* **WHAT NEEDS TO BE DONE**: Can the data below be echoed back word for word?

[START]

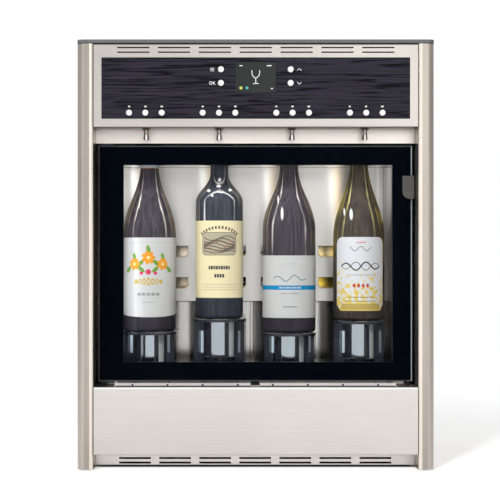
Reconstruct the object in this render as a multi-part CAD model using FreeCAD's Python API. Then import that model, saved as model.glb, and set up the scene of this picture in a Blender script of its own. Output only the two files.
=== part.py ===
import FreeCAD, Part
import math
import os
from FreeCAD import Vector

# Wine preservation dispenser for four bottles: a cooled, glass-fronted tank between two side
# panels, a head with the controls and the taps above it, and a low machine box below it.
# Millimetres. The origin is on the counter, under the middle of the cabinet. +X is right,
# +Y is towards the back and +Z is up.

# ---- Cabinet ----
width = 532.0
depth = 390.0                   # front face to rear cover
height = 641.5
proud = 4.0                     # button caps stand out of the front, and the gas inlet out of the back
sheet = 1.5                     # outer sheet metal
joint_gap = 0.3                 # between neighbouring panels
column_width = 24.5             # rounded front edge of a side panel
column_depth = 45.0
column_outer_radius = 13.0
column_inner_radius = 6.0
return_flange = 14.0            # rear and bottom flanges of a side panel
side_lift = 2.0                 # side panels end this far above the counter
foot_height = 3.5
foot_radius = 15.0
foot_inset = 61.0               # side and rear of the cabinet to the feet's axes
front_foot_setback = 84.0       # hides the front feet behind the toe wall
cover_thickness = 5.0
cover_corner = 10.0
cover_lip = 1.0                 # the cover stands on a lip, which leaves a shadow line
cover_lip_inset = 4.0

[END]

* **PROBLEM SOLUTION**:
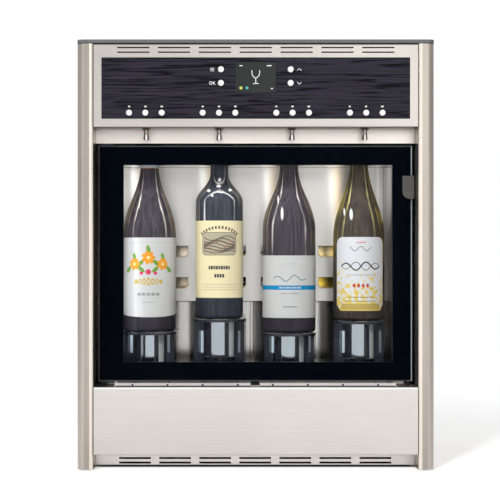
Reconstruct the object in this render as a multi-part CAD model using FreeCAD's Python API. Then import that model, saved as model.glb, and set up the scene of this picture in a Blender script of its own. Output only the two files.
=== part.py ===
import FreeCAD, Part
import math
import os
from FreeCAD import Vector

# Wine preservation dispenser for four bottles: a cooled, glass-fronted tank between two side
# panels, a head with the controls and the taps above it, and a low machine box below it.
# Millimetres. The origin is on the counter, under the middle of the cabinet. +X is right,
# +Y is towards the back and +Z is up.

# ---- Cabinet ----
width = 532.0
depth = 390.0                   # front face to rear cover
height = 641.5
proud = 4.0                     # button caps stand out of the front, and the gas inlet out of the back
sheet = 1.5                     # outer sheet metal
joint_gap = 0.3                 # between neighbouring panels
column_width = 24.5             # rounded front edge of a side panel
column_depth = 45.0
column_outer_radius = 13.0
column_inner_radius = 6.0
return_flange = 14.0            # rear and bottom flanges of a side panel
side_lift = 2.0                 # side panels end this far above the counter
foot_height = 3.5
foot_radius = 15.0
foot_inset = 61.0               # side and rear of the cabinet to the feet's axes
front_foot_setback = 84.0       # hides the front feet behind the toe wall
cover_thickness = 5.0
cover_corner = 10.0
cover_lip = 1.0                 # the cover stands on a lip, which leaves a shadow line
cover_lip_inset = 4.0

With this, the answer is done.